GOAL
Extract exactly the run of lines starting at the line that holds "if obj.type not" and ending at the line that holds "return np.sqrt(a ** 2 + b ** 2 + soft)", both included.

PROVIDED ENTRIES
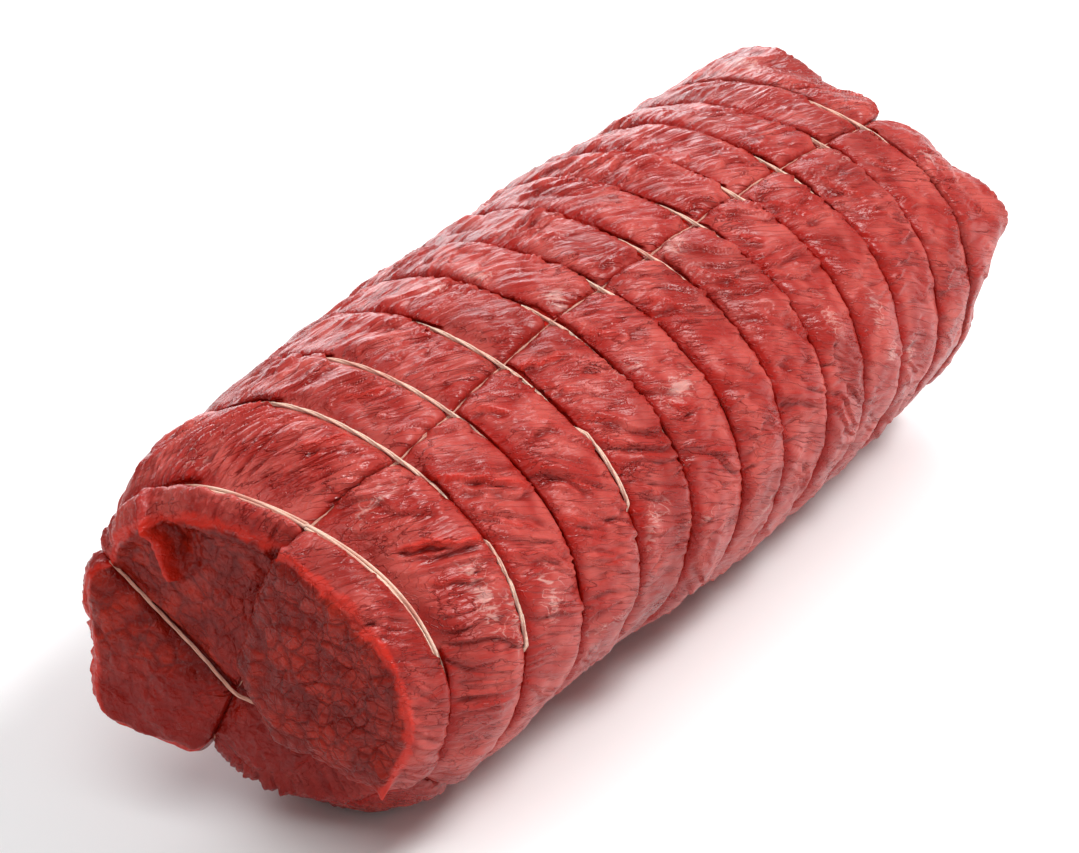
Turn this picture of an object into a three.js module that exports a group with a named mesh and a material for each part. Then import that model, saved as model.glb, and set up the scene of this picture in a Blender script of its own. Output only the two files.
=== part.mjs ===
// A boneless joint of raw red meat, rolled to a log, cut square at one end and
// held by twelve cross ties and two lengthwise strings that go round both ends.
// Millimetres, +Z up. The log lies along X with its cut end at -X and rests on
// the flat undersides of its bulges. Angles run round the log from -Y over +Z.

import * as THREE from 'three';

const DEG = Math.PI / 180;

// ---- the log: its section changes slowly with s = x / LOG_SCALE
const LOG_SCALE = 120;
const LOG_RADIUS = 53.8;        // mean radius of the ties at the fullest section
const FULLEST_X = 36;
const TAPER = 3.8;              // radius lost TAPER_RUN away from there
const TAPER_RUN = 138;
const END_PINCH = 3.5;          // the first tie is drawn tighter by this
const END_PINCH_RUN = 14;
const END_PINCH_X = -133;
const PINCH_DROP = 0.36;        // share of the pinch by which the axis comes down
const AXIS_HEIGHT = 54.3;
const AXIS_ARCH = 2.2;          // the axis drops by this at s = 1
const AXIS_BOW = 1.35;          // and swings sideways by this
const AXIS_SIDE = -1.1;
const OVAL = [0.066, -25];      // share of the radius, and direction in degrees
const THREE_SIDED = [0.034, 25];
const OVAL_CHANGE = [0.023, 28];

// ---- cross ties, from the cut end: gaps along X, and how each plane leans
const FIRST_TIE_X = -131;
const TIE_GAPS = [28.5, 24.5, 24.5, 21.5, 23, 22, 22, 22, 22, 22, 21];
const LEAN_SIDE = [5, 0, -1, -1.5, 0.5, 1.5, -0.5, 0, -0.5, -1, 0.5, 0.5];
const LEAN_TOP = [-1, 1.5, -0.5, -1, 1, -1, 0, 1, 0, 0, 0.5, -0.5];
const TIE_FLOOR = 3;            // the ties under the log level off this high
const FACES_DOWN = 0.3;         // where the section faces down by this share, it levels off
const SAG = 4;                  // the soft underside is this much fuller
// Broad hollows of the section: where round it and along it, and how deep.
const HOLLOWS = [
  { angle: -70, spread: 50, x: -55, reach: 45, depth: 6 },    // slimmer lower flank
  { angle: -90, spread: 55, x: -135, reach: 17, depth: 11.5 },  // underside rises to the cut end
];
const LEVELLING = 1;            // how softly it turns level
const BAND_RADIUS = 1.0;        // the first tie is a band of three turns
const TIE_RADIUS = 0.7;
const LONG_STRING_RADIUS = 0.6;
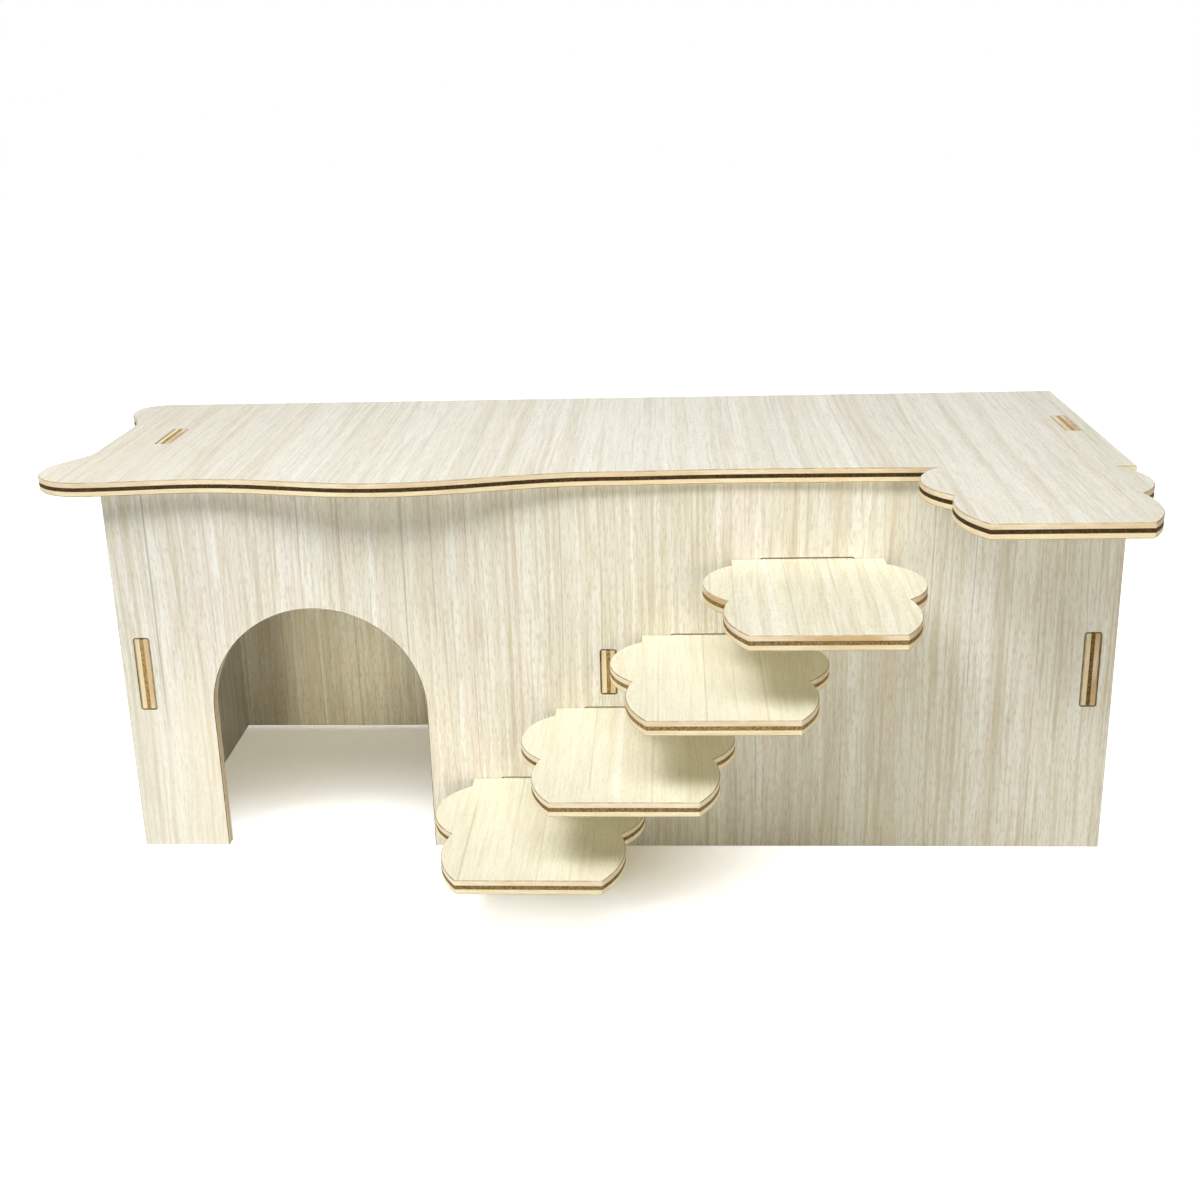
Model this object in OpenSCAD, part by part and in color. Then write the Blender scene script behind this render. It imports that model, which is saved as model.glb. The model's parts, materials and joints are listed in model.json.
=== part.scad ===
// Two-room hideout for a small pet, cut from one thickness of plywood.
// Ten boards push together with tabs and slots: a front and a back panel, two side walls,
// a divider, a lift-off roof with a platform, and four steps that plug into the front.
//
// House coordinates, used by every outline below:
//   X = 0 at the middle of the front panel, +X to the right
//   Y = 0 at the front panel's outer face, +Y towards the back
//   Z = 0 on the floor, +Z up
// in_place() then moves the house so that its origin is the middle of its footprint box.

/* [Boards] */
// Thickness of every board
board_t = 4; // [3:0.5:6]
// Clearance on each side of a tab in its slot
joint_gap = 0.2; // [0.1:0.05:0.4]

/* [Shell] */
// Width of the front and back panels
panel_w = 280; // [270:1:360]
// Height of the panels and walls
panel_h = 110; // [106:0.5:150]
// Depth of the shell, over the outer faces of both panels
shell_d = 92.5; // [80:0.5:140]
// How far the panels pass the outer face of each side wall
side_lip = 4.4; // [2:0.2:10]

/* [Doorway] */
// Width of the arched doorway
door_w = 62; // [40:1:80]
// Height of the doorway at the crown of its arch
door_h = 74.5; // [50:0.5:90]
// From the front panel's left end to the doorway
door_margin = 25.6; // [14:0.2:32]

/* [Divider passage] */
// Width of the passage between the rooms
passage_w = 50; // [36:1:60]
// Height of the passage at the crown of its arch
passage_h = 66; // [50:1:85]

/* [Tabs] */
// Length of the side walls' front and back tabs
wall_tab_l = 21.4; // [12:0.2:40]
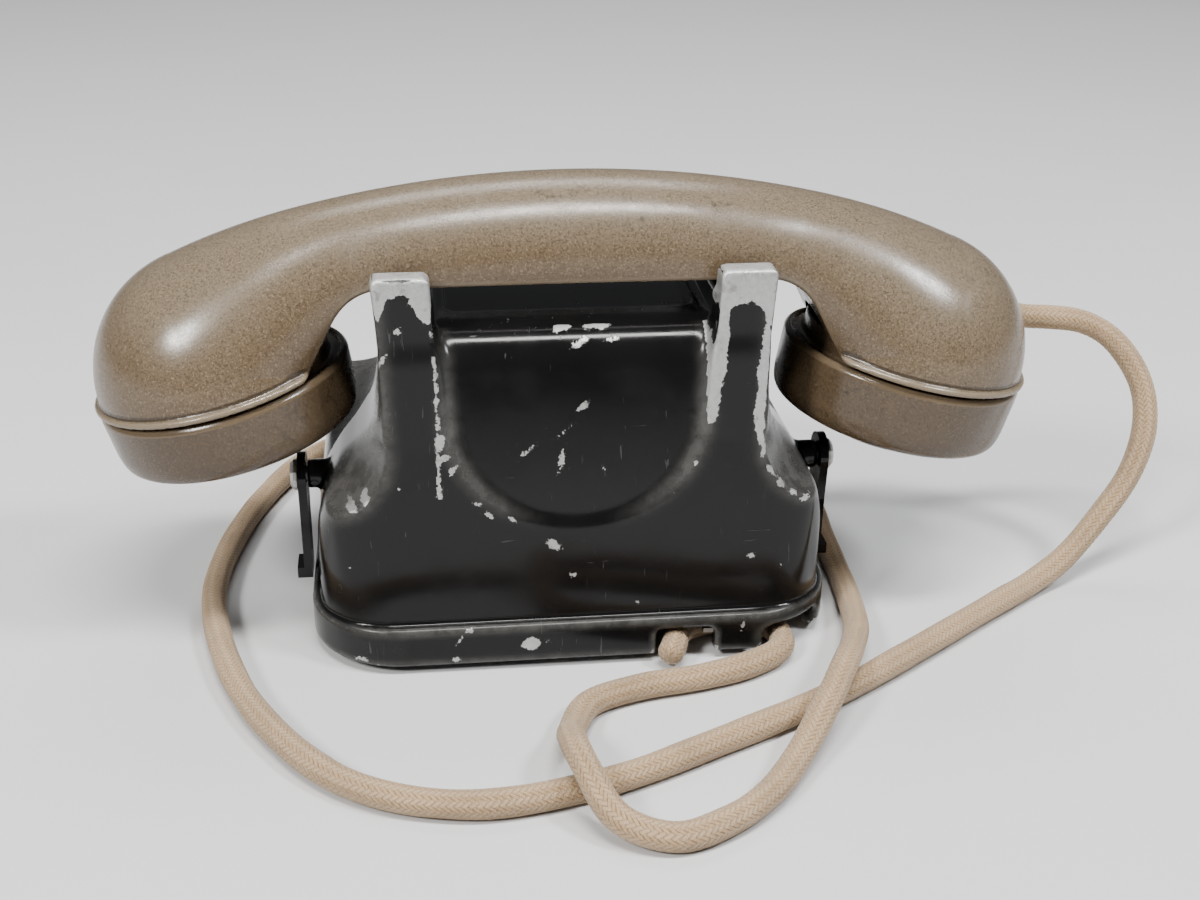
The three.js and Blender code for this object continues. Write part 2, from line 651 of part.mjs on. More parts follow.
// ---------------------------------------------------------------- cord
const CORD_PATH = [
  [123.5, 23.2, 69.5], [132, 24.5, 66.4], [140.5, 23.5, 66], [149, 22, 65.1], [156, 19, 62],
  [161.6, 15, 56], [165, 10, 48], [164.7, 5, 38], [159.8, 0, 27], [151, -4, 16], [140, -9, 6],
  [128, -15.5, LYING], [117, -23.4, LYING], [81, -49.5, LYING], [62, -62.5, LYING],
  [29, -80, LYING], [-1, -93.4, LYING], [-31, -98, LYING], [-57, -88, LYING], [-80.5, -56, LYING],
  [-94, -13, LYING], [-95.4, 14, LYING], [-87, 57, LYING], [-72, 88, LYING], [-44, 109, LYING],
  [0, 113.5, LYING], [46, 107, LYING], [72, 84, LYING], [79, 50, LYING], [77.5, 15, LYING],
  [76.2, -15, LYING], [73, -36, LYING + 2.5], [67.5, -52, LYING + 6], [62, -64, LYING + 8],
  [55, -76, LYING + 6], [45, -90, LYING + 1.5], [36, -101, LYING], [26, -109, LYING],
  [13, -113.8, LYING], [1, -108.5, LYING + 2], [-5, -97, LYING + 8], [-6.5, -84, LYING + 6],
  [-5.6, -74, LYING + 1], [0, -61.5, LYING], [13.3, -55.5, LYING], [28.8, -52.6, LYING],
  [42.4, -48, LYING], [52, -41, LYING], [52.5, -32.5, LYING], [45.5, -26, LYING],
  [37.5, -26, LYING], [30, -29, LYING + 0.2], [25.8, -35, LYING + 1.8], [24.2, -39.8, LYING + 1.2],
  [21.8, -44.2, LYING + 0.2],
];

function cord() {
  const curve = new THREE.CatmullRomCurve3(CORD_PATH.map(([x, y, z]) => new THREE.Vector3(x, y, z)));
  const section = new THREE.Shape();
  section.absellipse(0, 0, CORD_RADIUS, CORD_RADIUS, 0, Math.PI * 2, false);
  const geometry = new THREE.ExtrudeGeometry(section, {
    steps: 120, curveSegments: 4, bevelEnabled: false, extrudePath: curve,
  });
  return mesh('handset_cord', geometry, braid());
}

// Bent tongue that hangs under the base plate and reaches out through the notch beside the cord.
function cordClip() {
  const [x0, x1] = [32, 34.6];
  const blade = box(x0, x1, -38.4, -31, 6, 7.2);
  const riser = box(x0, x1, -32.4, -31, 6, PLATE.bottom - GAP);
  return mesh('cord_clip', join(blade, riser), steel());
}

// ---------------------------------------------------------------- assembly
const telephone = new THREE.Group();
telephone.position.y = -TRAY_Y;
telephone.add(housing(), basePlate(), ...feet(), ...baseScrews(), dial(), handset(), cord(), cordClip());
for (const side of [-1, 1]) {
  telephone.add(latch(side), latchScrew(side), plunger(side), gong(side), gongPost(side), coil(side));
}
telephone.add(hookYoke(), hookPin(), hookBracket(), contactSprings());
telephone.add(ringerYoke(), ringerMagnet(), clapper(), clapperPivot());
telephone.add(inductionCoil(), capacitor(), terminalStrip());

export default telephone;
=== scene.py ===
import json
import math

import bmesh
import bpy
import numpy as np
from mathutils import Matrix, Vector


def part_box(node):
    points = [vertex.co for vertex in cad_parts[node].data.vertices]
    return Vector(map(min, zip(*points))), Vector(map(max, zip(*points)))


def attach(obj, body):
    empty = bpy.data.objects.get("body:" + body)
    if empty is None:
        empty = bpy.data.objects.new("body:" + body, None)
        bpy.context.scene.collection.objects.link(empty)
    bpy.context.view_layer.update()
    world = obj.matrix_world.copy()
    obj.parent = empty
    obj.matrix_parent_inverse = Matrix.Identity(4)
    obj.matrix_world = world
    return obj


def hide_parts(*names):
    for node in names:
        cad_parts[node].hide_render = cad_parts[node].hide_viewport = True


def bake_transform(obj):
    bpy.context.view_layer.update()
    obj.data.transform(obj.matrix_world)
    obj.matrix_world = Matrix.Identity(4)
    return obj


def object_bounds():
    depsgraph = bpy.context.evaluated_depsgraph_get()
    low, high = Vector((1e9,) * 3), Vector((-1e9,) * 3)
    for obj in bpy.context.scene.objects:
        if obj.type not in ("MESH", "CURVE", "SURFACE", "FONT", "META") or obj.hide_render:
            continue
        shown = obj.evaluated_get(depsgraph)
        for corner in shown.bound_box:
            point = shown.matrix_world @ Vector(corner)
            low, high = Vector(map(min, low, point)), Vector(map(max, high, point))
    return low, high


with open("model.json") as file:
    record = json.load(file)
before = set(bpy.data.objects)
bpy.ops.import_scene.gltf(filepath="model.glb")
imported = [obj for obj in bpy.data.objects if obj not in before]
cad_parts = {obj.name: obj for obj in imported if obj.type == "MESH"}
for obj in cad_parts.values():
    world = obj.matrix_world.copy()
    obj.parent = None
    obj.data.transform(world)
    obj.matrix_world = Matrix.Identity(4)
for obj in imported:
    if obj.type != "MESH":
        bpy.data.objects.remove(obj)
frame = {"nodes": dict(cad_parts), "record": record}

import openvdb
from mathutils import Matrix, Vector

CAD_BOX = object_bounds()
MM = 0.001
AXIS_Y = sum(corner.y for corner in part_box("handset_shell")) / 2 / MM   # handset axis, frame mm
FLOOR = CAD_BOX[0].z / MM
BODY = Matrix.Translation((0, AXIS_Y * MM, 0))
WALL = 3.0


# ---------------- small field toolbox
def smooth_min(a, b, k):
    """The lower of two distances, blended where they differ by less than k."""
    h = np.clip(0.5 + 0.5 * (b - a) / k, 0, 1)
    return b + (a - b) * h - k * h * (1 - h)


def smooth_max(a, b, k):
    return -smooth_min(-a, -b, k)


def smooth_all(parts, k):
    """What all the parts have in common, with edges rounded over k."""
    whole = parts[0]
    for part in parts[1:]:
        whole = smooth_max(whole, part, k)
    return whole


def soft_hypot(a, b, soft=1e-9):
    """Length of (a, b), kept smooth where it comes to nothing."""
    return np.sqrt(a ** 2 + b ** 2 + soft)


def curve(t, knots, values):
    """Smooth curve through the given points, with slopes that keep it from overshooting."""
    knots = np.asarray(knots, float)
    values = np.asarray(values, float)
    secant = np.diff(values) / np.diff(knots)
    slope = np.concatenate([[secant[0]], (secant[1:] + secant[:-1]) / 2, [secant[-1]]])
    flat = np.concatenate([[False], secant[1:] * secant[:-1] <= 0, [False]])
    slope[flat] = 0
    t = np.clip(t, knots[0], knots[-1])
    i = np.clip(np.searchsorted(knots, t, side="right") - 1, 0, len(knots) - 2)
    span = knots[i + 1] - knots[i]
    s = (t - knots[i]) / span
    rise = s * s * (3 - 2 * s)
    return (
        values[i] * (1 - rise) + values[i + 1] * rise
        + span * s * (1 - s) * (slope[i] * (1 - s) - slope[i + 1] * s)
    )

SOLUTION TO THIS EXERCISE
        if obj.type not in ("MESH", "CURVE", "SURFACE", "FONT", "META") or obj.hide_render:
            continue
        shown = obj.evaluated_get(depsgraph)
        for corner in shown.bound_box:
            point = shown.matrix_world @ Vector(corner)
            low, high = Vector(map(min, low, point)), Vector(map(max, high, point))
    return low, high


with open("model.json") as file:
    record = json.load(file)
before = set(bpy.data.objects)
bpy.ops.import_scene.gltf(filepath="model.glb")
imported = [obj for obj in bpy.data.objects if obj not in before]
cad_parts = {obj.name: obj for obj in imported if obj.type == "MESH"}
for obj in cad_parts.values():
    world = obj.matrix_world.copy()
    obj.parent = None
    obj.data.transform(world)
    obj.matrix_world = Matrix.Identity(4)
for obj in imported:
    if obj.type != "MESH":
        bpy.data.objects.remove(obj)
frame = {"nodes": dict(cad_parts), "record": record}

import openvdb
from mathutils import Matrix, Vector

CAD_BOX = object_bounds()
MM = 0.001
AXIS_Y = sum(corner.y for corner in part_box("handset_shell")) / 2 / MM   # handset axis, frame mm
FLOOR = CAD_BOX[0].z / MM
BODY = Matrix.Translation((0, AXIS_Y * MM, 0))
WALL = 3.0


# ---------------- small field toolbox
def smooth_min(a, b, k):
    """The lower of two distances, blended where they differ by less than k."""
    h = np.clip(0.5 + 0.5 * (b - a) / k, 0, 1)
    return b + (a - b) * h - k * h * (1 - h)


def smooth_max(a, b, k):
    return -smooth_min(-a, -b, k)


def smooth_all(parts, k):
    """What all the parts have in common, with edges rounded over k."""
    whole = parts[0]
    for part in parts[1:]:
        whole = smooth_max(whole, part, k)
    return whole


def soft_hypot(a, b, soft=1e-9):
    """Length of (a, b), kept smooth where it comes to nothing."""
    return np.sqrt(a ** 2 + b ** 2 + soft)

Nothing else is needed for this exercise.